だって、そもそも、電子書籍って家や移動先など、どこにいてもすぐにダウンロードができるのが魅力なのに、なんでそれにあえて来店というアクションを起こさせなければならないのか、一向に理解できない。

山に降った雨水は流れやすき道筋を通って山肌を下り、やがてそれが流れとなって合流し、川となり、海へといたる。

電子書籍は、収納「空間」に利点があるのに加えて、買いに行く「時間」と、買いに行くための「距離」という、2つの大きな障壁を取り除くことに利点があるというのに、その三大利点のうち、「時間」と「距離」のふたつの利点を取っ払ってしまおうと考えるのは、消費者の都合ではなく、単に売る側の都合でしかない。

それはたとえば、騎馬隊から戦車隊へ主力が推移しようとしていた時代にあって、馬にキャタピラをはかせるみたいにあほらしいことだ。

そんなものは、どう考えても、市場に受け入れられるとは思えない。

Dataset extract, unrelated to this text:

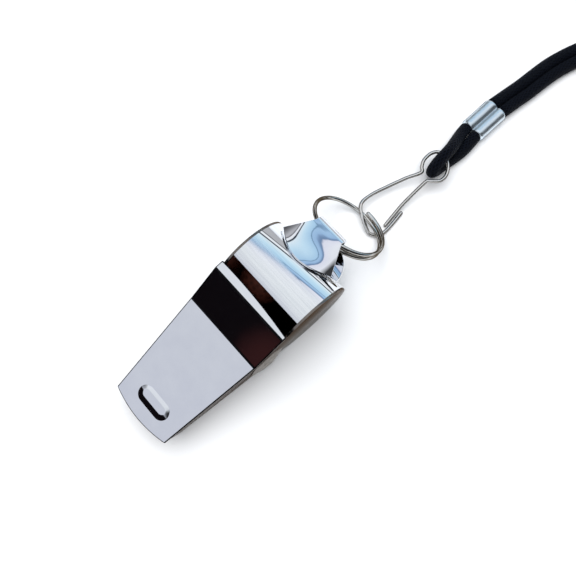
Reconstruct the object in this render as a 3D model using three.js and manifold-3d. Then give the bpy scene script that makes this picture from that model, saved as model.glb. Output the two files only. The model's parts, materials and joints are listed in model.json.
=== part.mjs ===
// Pea whistle on a neck lanyard, lying on a table with its window up.
// Millimetres, +Z up. +X runs from the mouthpiece to the ring, +Y is the whistle's left side.
// The shapes are laid out from the barrel's axis; the last group moves them to the part's own origin.
import * as THREE from "three";
import { mergeVertices } from "three/addons/utils/BufferGeometryUtils.js";
import Module from "manifold-3d";

const wasm = await Module();
wasm.setup();

// ---------------------------------------------------------------- driving dimensions
const SHEET = 0.5; // thickness of the pressed steel sheet
const GAP = 0.05; // seam between two soldered sheets
const BARREL_SEAM = 0.15; // from the barrel to the sheets that are fitted round it
const BARREL_RADIUS = 9.2;
const BARREL_WIDTH = 19;
const RESTING_TILT = 17; // degrees, with the barrel and the tip's lower edge on the table

// Side profile of the mouthpiece, in the whistle's own frame: from the barrel's axis, x towards the ring.
const TIP = { x: -37.2, z: 9.35 };
const CREASE = { x: -12.6, z: 8.66 };
const HOOD = { x: -4.34, z: 10.55 };
const LIP = { x: -2.0, z: 9.94 };
const BASE_REAR = { x: -8.9, z: -2.0 };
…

間違って、ある期間、少し隆盛するように表面的に見えたとしても、それはまやかしであって、まもなく淘汰されるだろうと思う。

なぜ、そんなどう考えてもダメなことを真剣に考えてしまうかと言えば、本の本質を本気で考えていないからだ。

 

そこで、本題に戻る。

 

デンゼル・ワシントンが主演している映画『ザ・ウォーカー』の主人公は、戦争で世界が廃墟となった時代に生きている。

イメージ的には、マンガの『北斗の拳』の、あの世紀末みたいな感じの時代だ。

その時代、人類は文明を失い、文化を失って、急速に識字率が低下していっており、若い世代は字が読めない人がほとんどで、残された数少ない本をめぐって、殺し合いまでしている始末である。

人類の征服を目論む悪役カーネギーは、戦争後にほとんど焼かれてしまった、とある本を求めてやっきになっているのであるが、その理由というのもとても興味深く、本質をついている。この映画の中で、カーネギーはこう言っている。

「本は単なる紙ではない武器なのだ。あれさえあれば、人を支配することもできるんだ!」

その本があったために、戦争が起き、そのために人は滅亡しそうになった。それでその本は焼かれたのであるが、主人公のデンゼル・ワシントン演じるイーライだけは、世界に残されたその1冊の本を持っていた。

原題は「THE BOOK OF ELI」。つまりはイーライの本。

これが、この本をめぐるやり取り、そして、この本が実は何だったのか、という結末こそが、僕は本の本質を表しているように思えてならない。

アルカトラズにおいて、グーテンベルクによって、刷り出される本を見るとき、我々はそれぞれ、本の本質について気付かされるだろうと思う。

 

そうか、これが本なのか。本の本質とは、こういうものなのか、と。

 

電子か紙かという前に、ぜひ、この映画を観てほしい。

 

*少し前の映画なので、今はもう上映していないが、すでにDVDになっているのでレンタルできる。

*この映画においては、ある本がテーマとなっているが、それは象徴しやすかっただけで、内容は何でもよかっただろうと思う。この映画にあった「世界史上最大に売れたあの本」ではなく、たとえば「不治の病を治す方法」が書かれた本であっても同じである。